Is it a bird? Derry pigeon men's Amelia Earhart tribute
- 8 May 2012
America's most famous aviator Amelia Earhart was not supposed to land in a field near Londonderry during her bid to become the first woman to fly across the Atlantic in 1932.
But that did not stop locals from rolling out the welcome mat and celebrating that record-breaking flight.
And 80 years on, a small flying club in Derry has paid its very own tribute.
Only this is a flying club with a difference.
The 27-strong member Rock Pigeon Club in Derry has renamed itself the Amelia Earhart Flying Club to mark the anniversary of her landing.
Its pigeon loft is located in Ballyarnet, close to the spot where Amelia Earhart was forced to touch down due to bad weather and technical problems.
Club treasurer, Cathal Fox, said it was a fitting tribute.
"Amelia Earhart is a great asset for this city and we don't think she's getting enough recognition locally," he said.
"Our club rooms are at the spot where Amelia Earhart landed and we're proud to name the club after her."
The Amelia Earhart Flying Club has been registered with the Royal Racing Pigeon Association which oversees the industry.
Cathal added: "Our club name is published on racing pigeon websites and magazines which are read across the UK and in America.

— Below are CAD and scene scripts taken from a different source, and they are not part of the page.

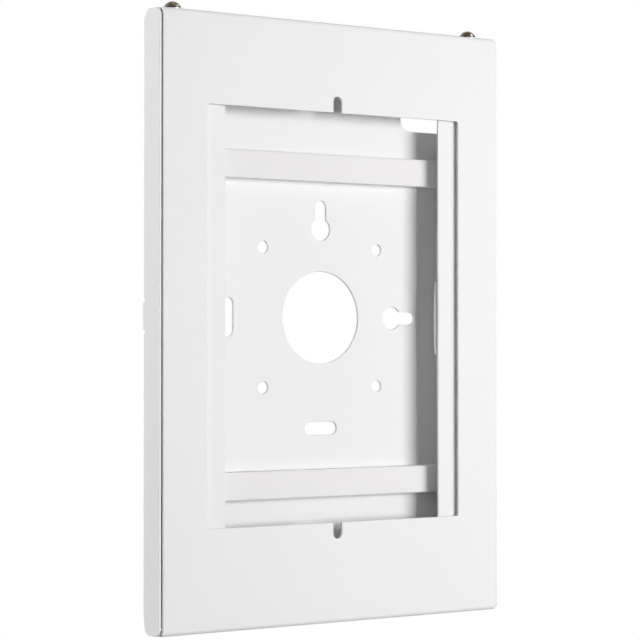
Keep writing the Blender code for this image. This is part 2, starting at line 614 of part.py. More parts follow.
def build():
    white = new_material("white_powder_coat", (0.83, 0.82, 0.81), 0.5, 0)
    steel = new_material("stainless_steel", (0.55, 0.52, 0.48), 0.25, 1)
    zinc = new_material("zinc_plated_steel", (0.62, 0.63, 0.65), 0.35, 1)
    foam = new_material("white_foam", (0.80, 0.79, 0.78), 0.9, 0)
    rubber = new_material("grey_rubber", (0.20, 0.20, 0.21), 0.8, 0)

    rear_tray(white)
    front_cover(white)
    side_rail("side_rail_left", -1, white)
    side_rail("side_rail_right", 1, white)
    tablet_ledge(white)
    soft_pieces(foam, rubber)
    labels = ["rail_left_lower", "rail_left_upper", "rail_right_lower", "rail_right_upper",
              "ledge_left", "ledge_right"]
    seats = [FOOT_Y - RAIL_SHEET] * 4 + [FOOT_Y - LEDGE_SHEET] * 2
    for label, place, seat_y in zip(labels, stud_places(), seats):
        stud_and_nut(label, place, seat_y, zinc)
    cover_fasteners("left", -SCREW_X, steel, zinc)
    cover_fasteners("right", SCREW_X, steel, zinc)


clear_scene()
PARTS = new_collection("tablet_wall_mount")
CUTTERS = new_collection("cutters")
build()
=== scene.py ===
"""Looks of a lockable wall mount for a tablet: finishes, edges, threads, foam and the studio.

Laid out as a Blender add-on and run as a script. Metres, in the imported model's own frame: X to the
right, +Y into the wall, +Z up, origin at the centre of the screw pattern on the wall.
"""

from math import cos, pi, radians, sin, tan

import bmesh
import bpy
from bpy.props import FloatProperty, FloatVectorProperty, IntProperty, PointerProperty
from mathutils import Matrix, Vector, noise


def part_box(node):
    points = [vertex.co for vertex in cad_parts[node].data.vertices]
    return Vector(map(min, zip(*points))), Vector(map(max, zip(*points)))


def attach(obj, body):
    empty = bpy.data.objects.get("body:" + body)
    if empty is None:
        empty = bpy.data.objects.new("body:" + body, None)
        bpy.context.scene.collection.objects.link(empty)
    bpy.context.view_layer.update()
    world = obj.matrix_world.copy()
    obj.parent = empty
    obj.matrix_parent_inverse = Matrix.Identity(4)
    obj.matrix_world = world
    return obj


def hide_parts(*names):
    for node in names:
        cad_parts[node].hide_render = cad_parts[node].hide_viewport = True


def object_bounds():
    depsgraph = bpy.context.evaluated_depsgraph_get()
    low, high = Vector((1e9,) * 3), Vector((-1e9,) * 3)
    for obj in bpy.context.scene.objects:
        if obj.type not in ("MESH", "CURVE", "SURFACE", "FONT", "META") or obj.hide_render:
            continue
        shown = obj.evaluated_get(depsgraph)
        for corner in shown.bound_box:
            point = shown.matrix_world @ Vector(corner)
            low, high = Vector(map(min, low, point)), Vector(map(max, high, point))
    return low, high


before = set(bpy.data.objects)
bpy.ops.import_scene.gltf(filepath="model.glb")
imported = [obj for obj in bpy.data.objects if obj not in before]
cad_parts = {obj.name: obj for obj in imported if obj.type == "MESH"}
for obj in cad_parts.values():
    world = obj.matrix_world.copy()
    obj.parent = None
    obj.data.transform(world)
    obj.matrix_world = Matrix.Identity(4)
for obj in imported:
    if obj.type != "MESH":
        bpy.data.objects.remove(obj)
CAD_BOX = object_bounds()
BODY = "root"

bl_info = {
    "name": "Tablet Wall Mount",
    "version": (1, 0, 0),
    "blender": (4, 5, 0),
    "location": "View3D > Sidebar > Wall Mount",
    "description": "Dresses a tablet wall mount: folded tray and cover, rails, foam and fasteners",
    "category": "Object",
}

MERGE = 1e-6                # loose triangles of a solid are joined at this distance
FLAT = radians(0.5)         # neighbouring faces closer than this are one flat face
SHARP = radians(40)         # folds turn by less than this from facet to facet, cut edges by more
SMOOTH = radians(35)        # turned pieces shade smoothly where their faces turn by less than this
EDGE_SEGMENTS = 3           # steps across a rounded edge
THREAD_RINGS = 8            # rings of points in one turn of a thread
DOME_RINGS = 16             # rings of points from a screw head's top to its rim
SOCKET_SIDES = 48           # points round the socket, a multiple of six for its corners
NUT_SIDES = 72              # points round a nut, likewise
RENDER_SIZE = 640           # pixels, for the camera's shift
MM = 0.001

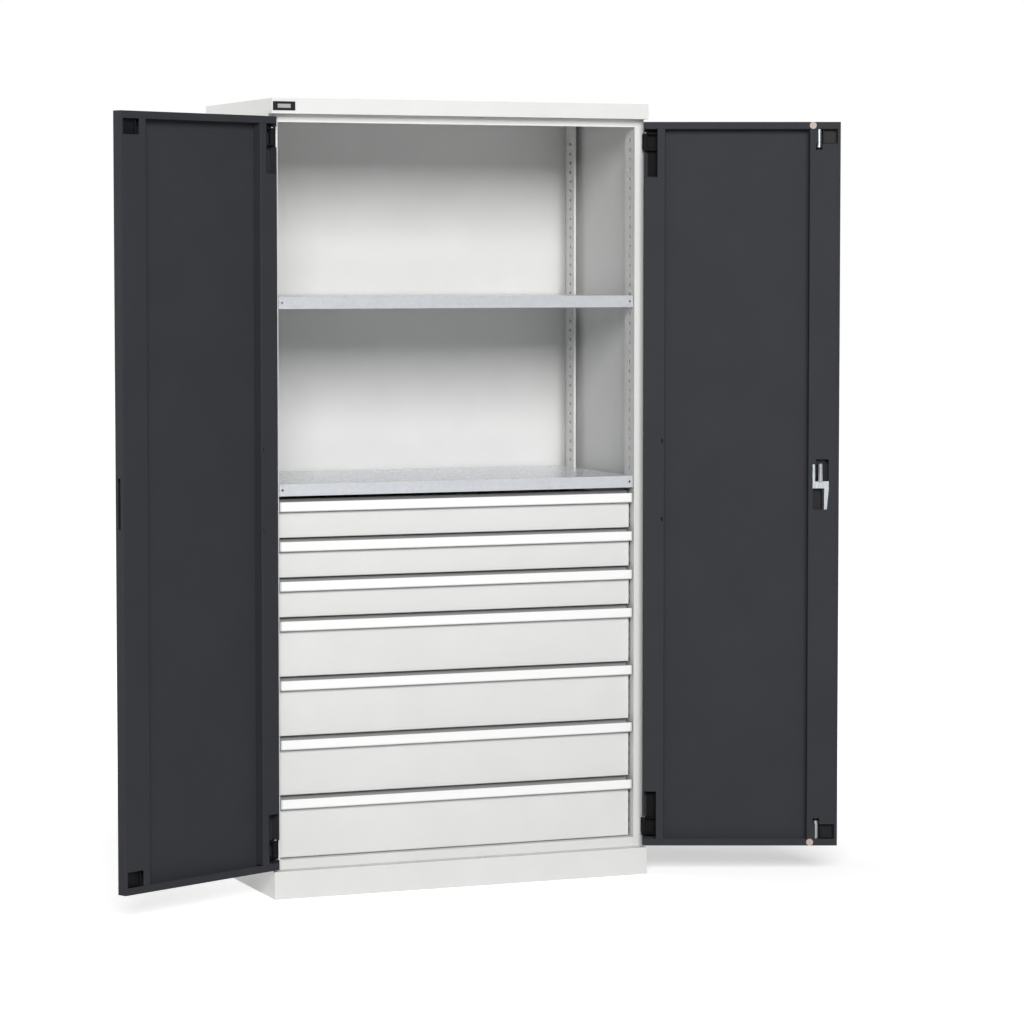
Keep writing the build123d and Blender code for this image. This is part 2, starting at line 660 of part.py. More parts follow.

"People, particularly in the US, will associate the name Amelia Earhart with Derry and will hopefully come and visit the city."
The club has planned an inaugural race from Cork to Londonderry this month to commemorate its new name.
After her transatlantic achievement, Amelia Earhart continued to break records.
But in 1937 her challenge to be the first woman to fly around the world ended in tragedy when her plane disappeared in the middle of the Pacific.
A rescue attempt lasted 17 days and scoured more that 250,000 square miles of ocean, but she was never found.
The aviator is a household name in America and an airport in Kansas was named in her honour.
In March 2012, a simliar bid to rename City of Derry Airport after the pioneering aviator was rejected after local politicians could not agree.
That decision was criticised by the former director of a small museum celebrating Amelia Earhart in Derry.
John Thompson said the failure to capitalise on Amelia Earhart's legacy was a "major mistake".